■ Direction ■
Make an exact copy of all the data.

■ Raw data ■
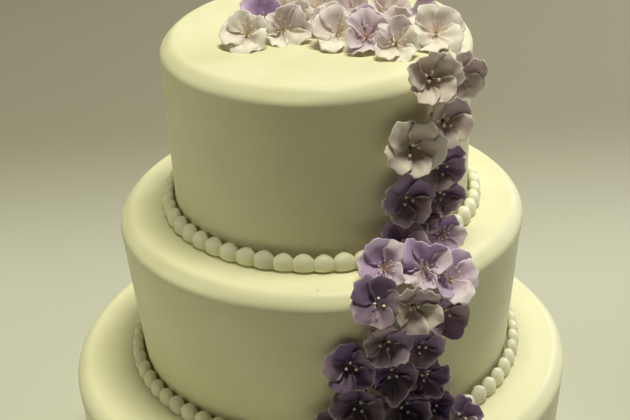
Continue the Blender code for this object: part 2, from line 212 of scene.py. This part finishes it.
ICING_COLOURS = ((0.845, 0.82, 0.585), (0.80, 0.775, 0.53))
FLECK_COLOUR = (0.74, 0.71, 0.47)
PIPING_COLOURS = ((0.96, 0.94, 0.71), (0.93, 0.90, 0.66))
BEAD_COLOURS = ((0.92, 0.89, 0.72), (0.84, 0.80, 0.62))
THREAD_COLOURS = ((0.80, 0.66, 0.42), (0.64, 0.50, 0.30))
WIRE_COLOURS = ((0.20, 0.15, 0.12), (0.12, 0.08, 0.07))
FLOOR_COLOURS = ((0.54, 0.54, 0.46), (0.62, 0.62, 0.53))
FAR_FLOOR_COLOUR = (0.33, 0.305, 0.235)

Sheet = namedtuple("Sheet", "hub axis inner outer radius")
Look = namedtuple("Look", "inner outer edge violet")

# Petal colours by material slot: near the hub, in the outer half, along the edge, and the violet
# that some petals lean towards. The darker hub and paler outer half are partly the paste's own
# colour, partly painted shade in the cup and painted light where the petal faces up. The edge
# colour is partly the paste's paler edge and partly a painted highlight.
PETAL_LOOKS = {
    "petals_palest": Look(
        (0.91, 0.79, 0.75), (0.96, 0.87, 0.81), (0.97, 0.91, 0.84), (0.68, 0.54, 0.66)
    ),
    "petals_pale": Look(
        (0.58, 0.43, 0.57), (0.80, 0.67, 0.76), (0.93, 0.85, 0.86), (0.45, 0.31, 0.62)
    ),
    "petals_mid": Look(
        (0.52, 0.42, 0.385), (0.72, 0.62, 0.58), (0.92, 0.84, 0.78), (0.50, 0.39, 0.50)
    ),
    "petals_dark": Look(
        (0.31, 0.22, 0.26), (0.47, 0.36, 0.41), (0.80, 0.70, 0.72), (0.29, 0.19, 0.42)
    ),
    "petals_darkest": Look(
        (0.17, 0.115, 0.165), (0.25, 0.175, 0.235), (0.66, 0.56, 0.62), (0.17, 0.10, 0.30)
    ),
}


def make_camera():
    data = bpy.data.cameras.new("camera")
    data.lens = LENS
    data.sensor_width = SENSOR
    data.sensor_fit = "HORIZONTAL"
    data.clip_start = NEAREST_SEEN
    data.clip_end = FARTHEST_SEEN
    camera = bpy.data.objects.new("camera", data)
    camera.location = CAMERA_PLACE
    camera.rotation_euler = Euler([math.radians(angle) for angle in CAMERA_TURN])
    bpy.context.scene.collection.objects.link(camera)
    bpy.context.scene.camera = camera


def soft_light(name, azimuth, elevation, size, power, colour):
    """A square of light that faces the cake."""
    turn = math.radians(azimuth)
    rise = math.radians(elevation)
    away = Vector(
        (math.sin(turn) * math.cos(rise), -math.cos(turn) * math.cos(rise), math.sin(rise))
    )
    data = bpy.data.lights.new(name, "AREA")
    data.size = size
    data.energy = power
    data.color = colour
    light = bpy.data.objects.new(name, data)
    light.location = Vector(LIGHT_AIM) + LIGHT_DISTANCE * away
    light.rotation_euler = away.to_track_quat("Z", "Y").to_euler()
    bpy.context.scene.collection.objects.link(light)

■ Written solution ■
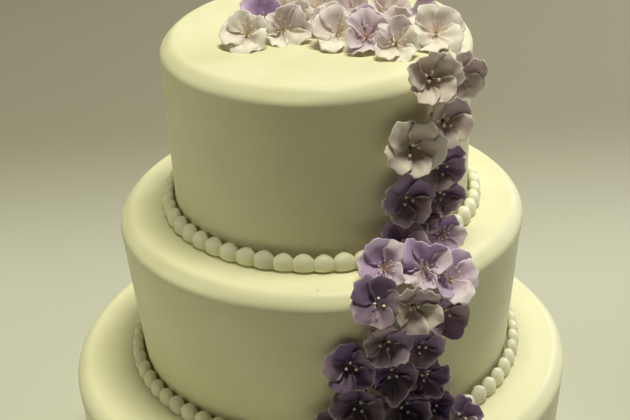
Continue the Blender code for this object: part 2, from line 212 of scene.py. This part finishes it.
ICING_COLOURS = ((0.845, 0.82, 0.585), (0.80, 0.775, 0.53))
FLECK_COLOUR = (0.74, 0.71, 0.47)
PIPING_COLOURS = ((0.96, 0.94, 0.71), (0.93, 0.90, 0.66))
BEAD_COLOURS = ((0.92, 0.89, 0.72), (0.84, 0.80, 0.62))
THREAD_COLOURS = ((0.80, 0.66, 0.42), (0.64, 0.50, 0.30))
WIRE_COLOURS = ((0.20, 0.15, 0.12), (0.12, 0.08, 0.07))
FLOOR_COLOURS = ((0.54, 0.54, 0.46), (0.62, 0.62, 0.53))
FAR_FLOOR_COLOUR = (0.33, 0.305, 0.235)

Sheet = namedtuple("Sheet", "hub axis inner outer radius")
Look = namedtuple("Look", "inner outer edge violet")

# Petal colours by material slot: near the hub, in the outer half, along the edge, and the violet
# that some petals lean towards. The darker hub and paler outer half are partly the paste's own
# colour, partly painted shade in the cup and painted light where the petal faces up. The edge
# colour is partly the paste's paler edge and partly a painted highlight.
PETAL_LOOKS = {
    "petals_palest": Look(
        (0.91, 0.79, 0.75), (0.96, 0.87, 0.81), (0.97, 0.91, 0.84), (0.68, 0.54, 0.66)
    ),
    "petals_pale": Look(
        (0.58, 0.43, 0.57), (0.80, 0.67, 0.76), (0.93, 0.85, 0.86), (0.45, 0.31, 0.62)
    ),
    "petals_mid": Look(
        (0.52, 0.42, 0.385), (0.72, 0.62, 0.58), (0.92, 0.84, 0.78), (0.50, 0.39, 0.50)
    ),
    "petals_dark": Look(
        (0.31, 0.22, 0.26), (0.47, 0.36, 0.41), (0.80, 0.70, 0.72), (0.29, 0.19, 0.42)
    ),
    "petals_darkest": Look(
        (0.17, 0.115, 0.165), (0.25, 0.175, 0.235), (0.66, 0.56, 0.62), (0.17, 0.10, 0.30)
    ),
}


def make_camera():
    data = bpy.data.cameras.new("camera")
    data.lens = LENS
    data.sensor_width = SENSOR
    data.sensor_fit = "HORIZONTAL"
    data.clip_start = NEAREST_SEEN
    data.clip_end = FARTHEST_SEEN
    camera = bpy.data.objects.new("camera", data)
    camera.location = CAMERA_PLACE
    camera.rotation_euler = Euler([math.radians(angle) for angle in CAMERA_TURN])
    bpy.context.scene.collection.objects.link(camera)
    bpy.context.scene.camera = camera


def soft_light(name, azimuth, elevation, size, power, colour):
    """A square of light that faces the cake."""
    turn = math.radians(azimuth)
    rise = math.radians(elevation)
    away = Vector(
        (math.sin(turn) * math.cos(rise), -math.cos(turn) * math.cos(rise), math.sin(rise))
    )
    data = bpy.data.lights.new(name, "AREA")
    data.size = size
    data.energy = power
    data.color = colour
    light = bpy.data.objects.new(name, data)
    light.location = Vector(LIGHT_AIM) + LIGHT_DISTANCE * away
    light.rotation_euler = away.to_track_quat("Z", "Y").to_euler()
    bpy.context.scene.collection.objects.link(light)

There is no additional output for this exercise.